_Objective:_ Below are some records. Reproduce them exactly from their first line through the line with "to its hem.", inclusive.
** Begin Material supplied **
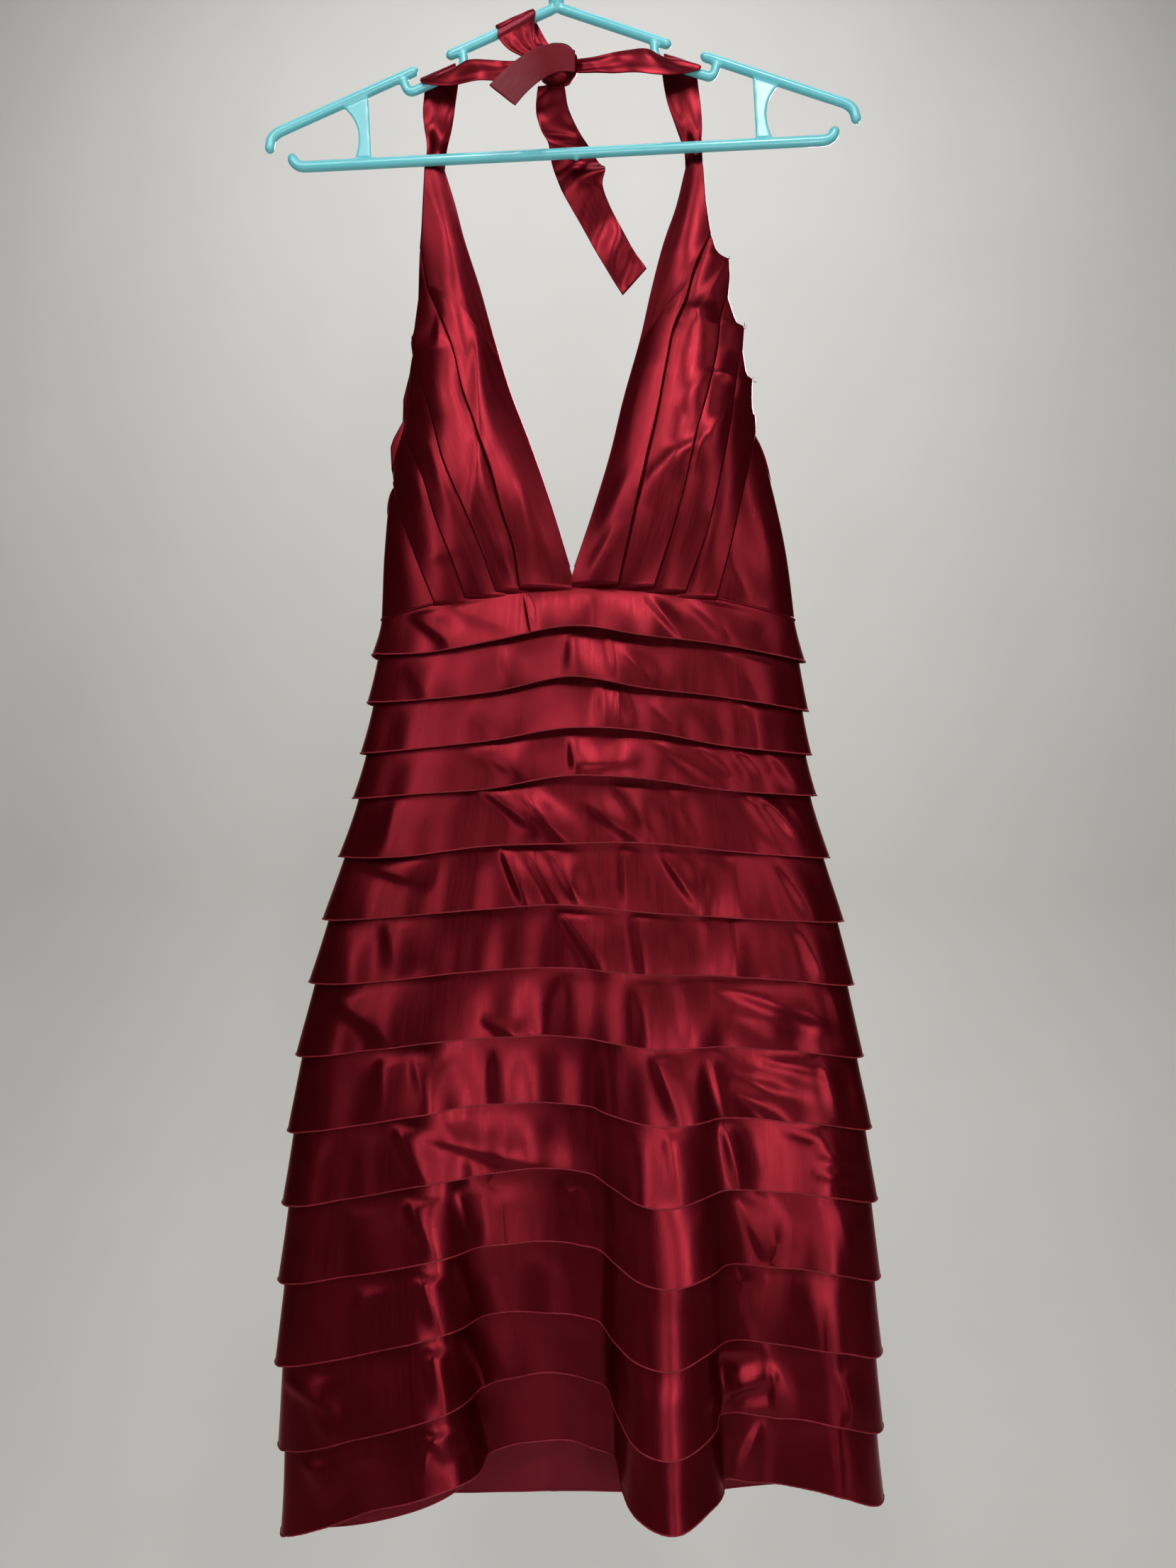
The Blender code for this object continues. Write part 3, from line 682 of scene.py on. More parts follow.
def band_surface(number, face):
    """A grid from the band's hidden top to its hem.

    Each point stands out from the lining by a smooth profile plus creases that fade at the sewn top.
    """
    top = WAIST_TOP - sum(BAND_HEIGHTS[:number]) + (OVERLAP if number else 0)
    bottom = WAIST_TOP - sum(BAND_HEIGHTS[: number + 1])
    share = np.linspace(0, 1, FRONT_COLUMNS if face < 0 else BACK_COLUMNS)[None, :]
    down = (np.linspace(0, 1, BAND_ROWS) ** 0.9)[:, None]
    seam = near_seam(share, 0.465, 0.034)
    seam_wander = np.where(share < 0.5, HEM_WANDER[number][0], HEM_WANDER[number][-1])
    wander = eased(share, WANDER_AT, HEM_WANDER[number]) if face < 0 else waves(share, number + 20, face, 1.2)
    wander = wander * (1 - seam) + seam_wander * seam
    level = top + (bottom + wander - top) * down
    share, down = np.broadcast_arrays(share, down)
    middle = cloth(share, level, face)
    loose = np.clip((down - (OVERLAP / (top - bottom) if number else 0.02)) / 0.35, 0, 1)
    loose = loose * loose * (3 - 2 * loose)
    across, spread, more = HEM_STANDS_OFF[number if face < 0 else -1]
    stand = STAND_OFF + more * np.exp(-(((middle[..., 0] - across) / spread) ** 2))
    out = UNDER + stand * down**1.5 + waves(share, number, face, WAVINESS[number]) * loose * (0.35 + 0.65 * down)
    if face < 0:
        x, z = seen(middle)
        for place in [row[1:] for row in CREASES if row[0] == number]:
            out += CREASE_GAIN * ridge(x, z, *place) * np.clip(loose * 2.5, 0, 1)
    else:
        for place in soft_creases(number, top, top - bottom):
            out += ridge(middle[..., 0], middle[..., 2], *place) * loose
    out = np.maximum(out, 0.9 + 1.3 * down)
    out = out * (1 - seam) + (UNDER + STAND_OFF * down**1.5) * seam
    return middle + out[..., None] * outward(share, level, face)


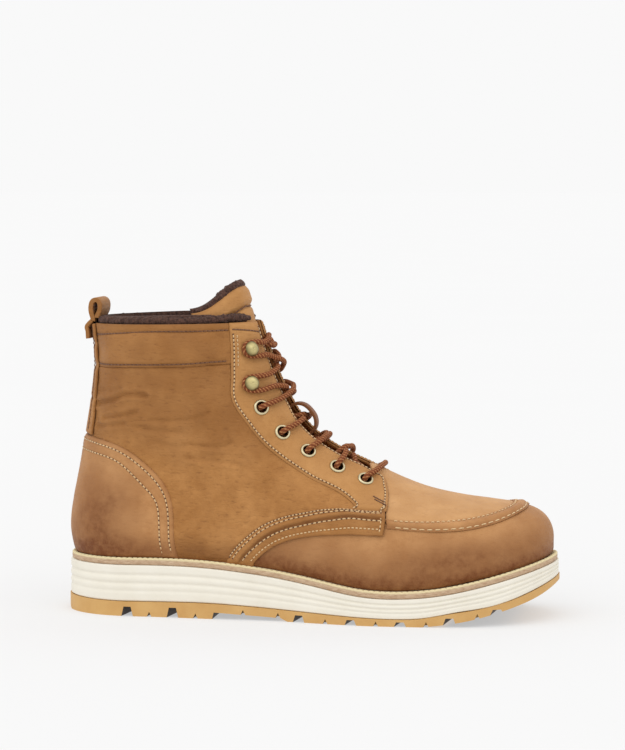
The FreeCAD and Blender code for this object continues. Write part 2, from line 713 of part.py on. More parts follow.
def notch(x, side):
    """A small vee cut into the tread's edge."""
    base = ground(x)
    points = [V(x - 3.0, side * 75, base - 3), V(x + 3.0, side * 75, base - 3), V(x, side * 75, base + 3)]
    face = Part.Face(Part.makePolygon(points + [points[0]]))
    depth = 75 - abs(outline_half_width(x, side)) + 7
    return face.extrude(V(0, -side * depth, 0))


def outline_half_width(x, side):
    """Sideways reach of the outsole at x, from its own curve."""
    u = side * 0.5
    step = side * 0.25
    for _ in range(12):
        u += step if surface(u, 0).x > x else -step
        step /= 2
    return surface(u, 0).y + side * OUTSOLE_PROUD


def outsole():
    top = [line_of(MIDSOLE_BOTTOM, PLATE_XS, -0.05)]
    body = blank(top, tread_profile()).common(column(outline(OUTSOLE_PROUD)))
    cutters = [groove(x) for x in GROOVES]
    for x in SMALL_NOTCHES:
        cutters += [notch(x, -1), notch(x, 1)]
    for cutter in cutters:
        body = body.cut(cutter)
    return body


def bottom_pieces():
    under_welt = -WELT_THICKNESS - 0.1
    welt = plate(WELT_PROUD, -0.6, -WELT_THICKNESS).cut(column(outline(-3.0)))
    shank_box = Part.makeBox(100, 14, 90, V(-95, Y_CENTRE - 7, 0))
    shank_slot = Part.makeBox(100.6, 14.6, 90, V(-95.3, Y_CENTRE - 7.3, 0))
    shank = plate(-3.3, -3.5, -4.7).common(shank_box)
    filler = plate(-3.3, -3.2, -4.9).cut(shank_slot)
    return {"outsole": outsole(),
            "midsole": plate(MIDSOLE_PROUD, under_welt, 0.05, FEATHER, MIDSOLE_BOTTOM),
            "welt": welt,
            "insole_board": plate(-3.3, -0.7, -3.0),
            "bottom_filler": filler,
            "shank": shank,
            "footbed": plate(-8.6, 6.6, 1.4)}


# ---------------------------------------------------------------- write the nodes
def main():
    os.makedirs("parts", exist_ok=True)
    parts = {}
    for make in (bottom_pieces, upper_panels, heel_pieces, collar_pieces, lining_pieces, tongue_pieces,
                 hardware, lace_parts):
        parts.update(make())
    parts["lace_keeper"] = lace_keeper()
    parts["pull_loop"] = pull_loop()
    for name in sorted(parts):
        shape = parts[name]
        shape.exportStep("parts/" + name + ".step")
        good = shape.isValid() and all(solid.Volume > 0 for solid in shape.Solids)
        state = "ok" if good else "BAD"
        print("%-22s solids %d volume %9.1f %s" % (name, len(shape.Solids), shape.Volume, state))


main()
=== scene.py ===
from math import cos, pi, radians, sin, tau

import bpy
import numpy as np
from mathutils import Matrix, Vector, kdtree, noise


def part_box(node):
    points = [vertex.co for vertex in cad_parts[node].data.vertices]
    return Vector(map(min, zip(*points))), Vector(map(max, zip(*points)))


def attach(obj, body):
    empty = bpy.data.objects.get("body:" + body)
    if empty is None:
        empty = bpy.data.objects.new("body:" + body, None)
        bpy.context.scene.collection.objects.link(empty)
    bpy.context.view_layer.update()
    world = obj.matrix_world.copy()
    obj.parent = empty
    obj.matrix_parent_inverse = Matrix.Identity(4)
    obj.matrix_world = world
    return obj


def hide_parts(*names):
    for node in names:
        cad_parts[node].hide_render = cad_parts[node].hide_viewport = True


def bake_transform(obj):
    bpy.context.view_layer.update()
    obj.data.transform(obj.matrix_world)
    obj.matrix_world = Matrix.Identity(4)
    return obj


# Lace-up moc-toe field boot. Lengths are in millimetres until a mesh is made, which is in metres.
# The leather, fleece and lining pieces are layers of one boot surface, the one the CAD part uses.
# A place on it is (u, v): u runs round the boot, 0 at the front centre and -1 and +1 at the back
# centre, negative on the lateral side; v runs from 0 at the featherline to 1 at the topline.
# A height is measured outwards from that surface.

MM = 0.001

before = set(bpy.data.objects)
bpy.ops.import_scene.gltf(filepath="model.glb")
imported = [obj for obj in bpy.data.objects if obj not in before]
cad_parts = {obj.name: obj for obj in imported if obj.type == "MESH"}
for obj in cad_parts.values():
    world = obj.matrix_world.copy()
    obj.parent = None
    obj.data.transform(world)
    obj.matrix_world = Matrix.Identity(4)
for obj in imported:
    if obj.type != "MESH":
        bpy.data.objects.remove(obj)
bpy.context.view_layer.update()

# ---------------------------------------------------------------- shared dimensions
LEATHER = 2.0
OVERLAY = (0.15, 1.80)
BASE = (-LEATHER, 0.0)
FLEECE = (-7.5, -4.0)
BOTTOM_V = -0.006            # the upper's lower edge, tucked behind the welt's bead
TOE_IN = 5.0
Y_CENTRE = -1.87
WELT_THICKNESS = 5.0
MIDSOLE_PROUD = 5.6
EYELET_HOLE_R = 3.0
EYELET_RIM_R = 5.0
BARREL_ROOM = 0.75           # from an eyelet's hole to the edge of the leather punched for it
LACE_D = 3.4

HEEL_TO_WAIST = (-110, 80)   # x where the outline starts to change, and over how many mm
WAIST_TO_BALL = (-30, 85)
TOE_IN_SPAN = (-10, 190)

# level v: front x, z; back x, z; half-width at heel, waist, ball; nose length, power; heel length; crown
SECTIONS = [
    (0.00, 148.0, 39.5, -148.0, 36.5, 33.5, 37.5, 50.0, 78, 2.6, 40, 0),
    (0.07, 150.4, 47.0, -151.6, 48.0, 36.0, 40.0, 52.5, 80, 2.7, 42, 0),
    (0.15, 148.8, 57.0, -151.2, 62.0, 36.0, 40.0, 52.0, 82, 2.6, 42, 0),
    (0.24, 139.0, 66.5, -148.7, 76.0, 35.0, 39.0, 49.0, 84, 2.5, 42, 2),
    (0.36, 110.0, 72.3, -145.5, 92.0, 34.0, 38.0, 46.0, 84, 2.3, 44, 8),
    (0.50, 70.0, 80.0, -142.8, 108.0, 34.5, 37.5, 43.0, 80, 2.2, 46, 13),
    (0.62, 36.0, 94.5, -140.2, 122.0, 35.5, 37.0, 40.0, 76, 2.1, 48, 13),
    (0.74, 3.0, 113.3, -137.9, 138.0, 36.0, 37.0, 38.0, 66, 2.0, 50, 10),
    (0.86, -19.5, 144.5, -136.4, 155.0, 36.5, 37.0, 37.0, 58, 2.0, 52, 4),
    (1.00, -33.0, 182.0, -138.0, 180.0, 37.0, 37.0, 37.0, 53, 2.0, 53, 0),
]


# ---------------------------------------------------------------- curves
def spline(points):
    """Natural cubic through (x, y) points, straight beyond its ends."""
    xs, ys = np.array(points, float).T
    gaps = np.diff(xs)
    slopes = np.diff(ys) / gaps
    count = len(xs)
    system = np.eye(count)
    right = np.zeros(count)
    for i in range(1, count - 1):
        system[i, i - 1:i + 2] = gaps[i - 1], 2 * (gaps[i - 1] + gaps[i]), gaps[i]
        right[i] = 6 * (slopes[i] - slopes[i - 1])
    bend = np.linalg.solve(system, right)
    start_slope = slopes[0] - gaps[0] * bend[1] / 6
    end_slope = slopes[-1] + gaps[-1] * bend[-2] / 6

    def value(x):
        x = np.asarray(x, float)
        i = np.clip(np.searchsorted(xs, x) - 1, 0, count - 2)
        a = (xs[i + 1] - x) / gaps[i]
        b = 1 - a
        curl = (a ** 3 - a) * bend[i] + (b ** 3 - b) * bend[i + 1]
        inside = a * ys[i] + b * ys[i + 1] + curl * gaps[i] ** 2 / 6
        below = ys[0] + start_slope * (x - xs[0])
        above = ys[-1] + end_slope * (x - xs[-1])
        return np.where(x < xs[0], below, np.where(x > xs[-1], above, inside))

    return value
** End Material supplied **
_Response to the exercise:_
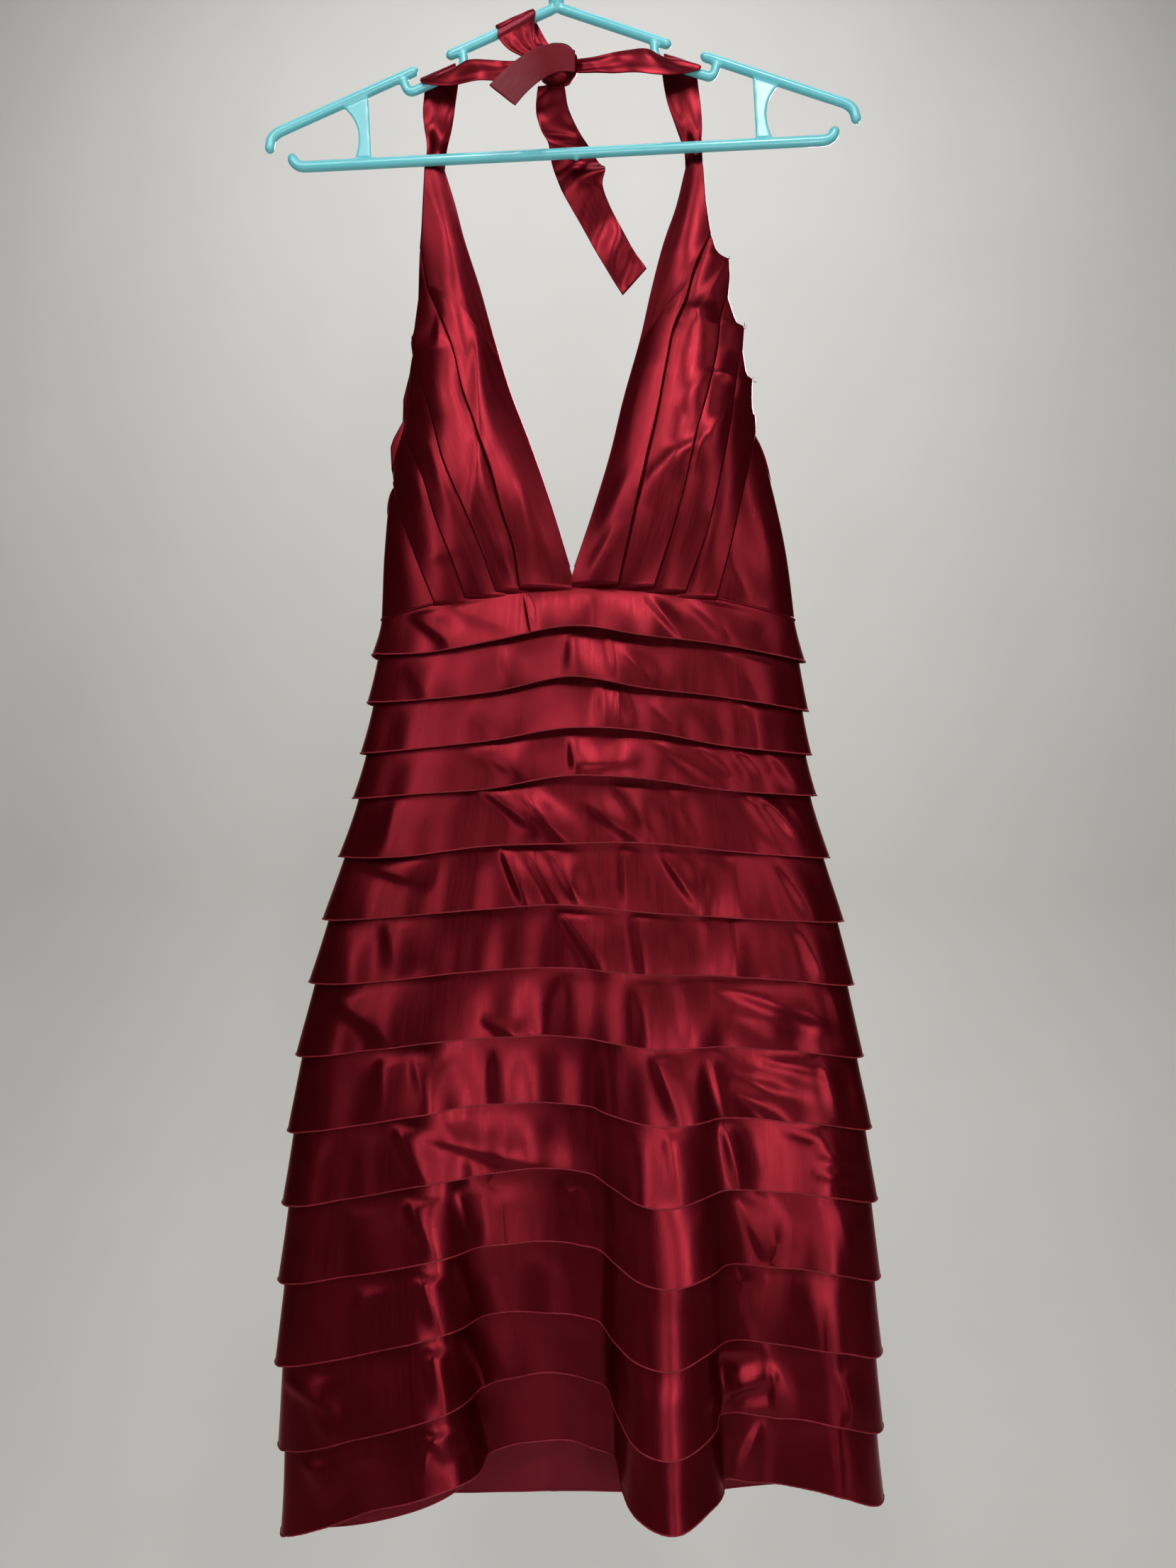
The Blender code for this object continues. Write part 3, from line 682 of scene.py on. More parts follow.
def band_surface(number, face):
    """A grid from the band's hidden top to its hem.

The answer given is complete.